Lost jobs’ social impact
Government officials in Curacao say they are no more eager to buy a refinery than the Government in Trinidad was but are also worried about both the social and political impact of thousands of jobs being lost.
Officials in Aruba said they never seriously considered buying the Exxon refinery because of the huge cost that would be involved.
Unlike most other islands in the Caribbean, Trinidad and Tobago have their own oil wells, although they do not produce enough petroleum to efficiently run the Texaco refinery and the refinery that the Government has been operating. Still, even limited production capability makes the operation of a refinery more feasible for Trinidad than for Aruba and Curacao, oil experts say.

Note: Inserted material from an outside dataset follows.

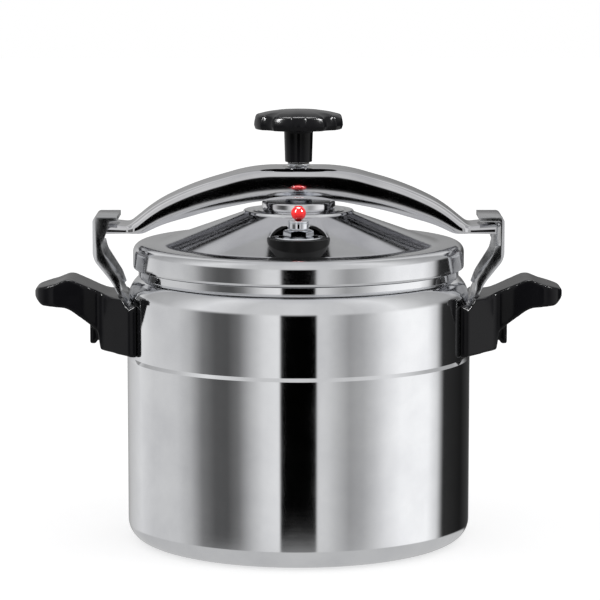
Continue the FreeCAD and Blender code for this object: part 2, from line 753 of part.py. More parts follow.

Trinidad agreed to pay Texaco $189.2 million—$98 million in cash and the rest in petroleum products over 10 months. Texaco kept its most productive offshore oil fields and two other undeveloped offshore tracts. Prime Minister Chambers said negotiations would continue for these properties, but there was no immediate comment from Texaco.
Improvements are urged
Many people in the Government believe that by stepping up the amount of crude oil the refinery processes and by making some technical improvements, Trinidad can stem the losses that the plant has been sustaining and break even. Some suggest that making a profit may even be possible, but others predict that the Government will suffer huge losses.
‘’It would have been cheaper to put all the workers on the dole,’’ said Trevor Farrell, a Cornell graduate who is a specialist in oil and energy economics and teaches at the University of the West Indies campus in Trinidad.
Oil experts disagree on how much crude is needed for the refinery to break even but agree that a substantial amount will have to be imported.